The platform only makes money when a sale happens, which aligns incentives perfectly.
The live auction format drives urgency. Sellers run live streams where they auction items in real time — holding up Pokémon card packs, opening them live, and auctioning the contents to the highest bidder.
The entertainment value keeps viewers watching for hours, and the auction format creates bidding wars that often push prices above what a static eBay listing would achieve.
Whatnot also offers "Buy It Now" listings for sellers who want standard e-commerce alongside their live sales. But live selling accounts for the vast majority of GMV (gross merchandise value).
The platform processed over $2 billion in GMV in 2023.
THE PRODUCTS
Live Auctions — real-time video auctions where sellers showcase items, interact with buyers, and run competitive bidding. The core product that drives 80%+ of transactions.

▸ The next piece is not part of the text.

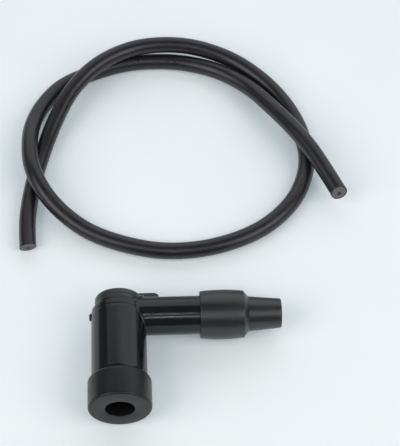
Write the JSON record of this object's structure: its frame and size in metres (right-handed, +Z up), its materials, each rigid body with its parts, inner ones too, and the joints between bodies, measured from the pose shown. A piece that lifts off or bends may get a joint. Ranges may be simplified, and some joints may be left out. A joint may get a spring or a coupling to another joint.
{
  "type": "spark plug wire",
  "caption": "Ignition lead in a loose loop with bare cut ends, and its elbow plug cap taken off and lying beside it, with a rubber plug seal and a tapered cable boot.",
  "frame": {"origin": "on the surface that the lead lies on, under the middle of the cable and cap together", "axes": "+Z up from that surface; +Y from the cap towards the cable's loop; +X along the cap's cable arm, towards its boot"},
  "size_m": [0.1375, 0.1857, 0.0253],
  "materials": {
    "cable_sheath": "smooth satin black sheath",
    "cable_insulation": "matte grey, cut across",
    "cable_core": "dark conductive fibre",
    "black_resin": "semi-gloss moulded black",
    "black_rubber": "matte moulded black rubber",
    "brass": "turned",
    "spring_steel": "bright drawn wire",
    "nickel_plate": "nickel plated, satin",
    "ceramic_rod": "matte off-white"
  },
  "bodies": {
    "root": {"cable_jacket": "cable_sheath", "cable_insulation": "cable_insulation", "cable_conductor": "cable_core", "cap_housing": "black_resin", "plug_seal": "black_rubber", "cable_boot": "black_rubber", "closing_gasket": "black_rubber", "closing_plug": "black_resin", "side_pin": "black_resin", "plug_contact": "brass", "contact_clip": "spring_steel", "resistor": "ceramic_rod", "resistor_cap_front": "nickel_plate", "resistor_cap_rear": "nickel_plate", "resistor_spring": "spring_steel", "cable_screw": "brass"}
  },
  "joints": []
}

Whatnot Marketplace — traditional e-commerce listings alongside live selling for a hybrid shopping experience. Whatnot Authentication — a verification service where high-value items (trading cards, sneakers, luxury goods) are shipped through Whatnot's authentication center before reaching buyers.
Whatnot Shipping — integrated shipping labels and tracking, with discounted USPS and UPS rates for sellers. Giveaways — sellers run free giveaways during livestreams to attract viewers and build community.
HOW THEY GREW
Whatnot grew by going deep in one niche before expanding. Funko Pops first, then Pokémon cards, then sports cards, then vintage toys.
Each community was tight-knit and passionate. Once Whatnot became the default platform for one community, they'd expand to adjacent ones.
Card collectors naturally overlap with vintage toy collectors who overlap with comic book fans.
The seller-as-entertainer model creates a unique retention loop. Top Whatnot sellers are essentially content creators who happen to sell things.
They have regular streaming schedules, loyal viewer bases, and parasocial relationships with their buyers. Viewers tune in to specific sellers like they'd watch a favorite streamer on Twitch.
This makes Whatnot stickier than traditional e-commerce.
International expansion into the UK, Europe, and Australia opened new markets with similar collector cultures. The live shopping format that's already massive in Asia (Taobao Live, TikTok Shop) is now being proven in Western markets through Whatnot.
THE HARD PART
Category expansion beyond collectibles is the growth challenge. Whatnot has pushed into fashion, electronics, home goods, and beauty, but the magic of live selling works best for unique, one-of-a-kind items where the thrill of discovery drives purchases.
Selling commodity products live is less exciting. The platform needs to prove that live commerce works for mainstream categories, not just collectibles.
Seller quality control is an ongoing challenge. With thousands of sellers going live daily, ensuring consistent product quality, accurate descriptions, and professional conduct is hard.
Bad experiences — receiving fake items, slow shipping, misleading descriptions — erode buyer trust quickly.
Competition from TikTok Shop is the emerging threat. TikTok has invested billions in building live shopping directly into its platform, with a massive built-in audience.
If TikTok Shop's live selling catches on in the US (it already dominates in Southeast Asia), it could pull both sellers and buyers away from Whatnot's niche.
MONEY TRAIL
Seed (YC)
2020 · Led by Y Combinator
$4M raised
Series A
2021 · Led by Greycroft
$20M raised
Series B
2021 · Led by CapitalG
$50M raised
$1.5B valuation
Series D
2022 · Led by Andreessen Horowitz
$260M raised
$3.7B valuation
Series E
2024 · Led by DST Global
$265M raised
$4.8B valuation
WHO BACKED THEM
Andreessen Horowitz (a16z) led the Series D that valued Whatnot at $3.7 billion and participated in subsequent rounds. Y Combinator was the starting point (Whatnot was in the Winter 2020 batch).
DST Global led the Series E at a $4.8 billion valuation. CapitalG (Alphabet's growth fund), Greycroft, and Animal Capital also invested.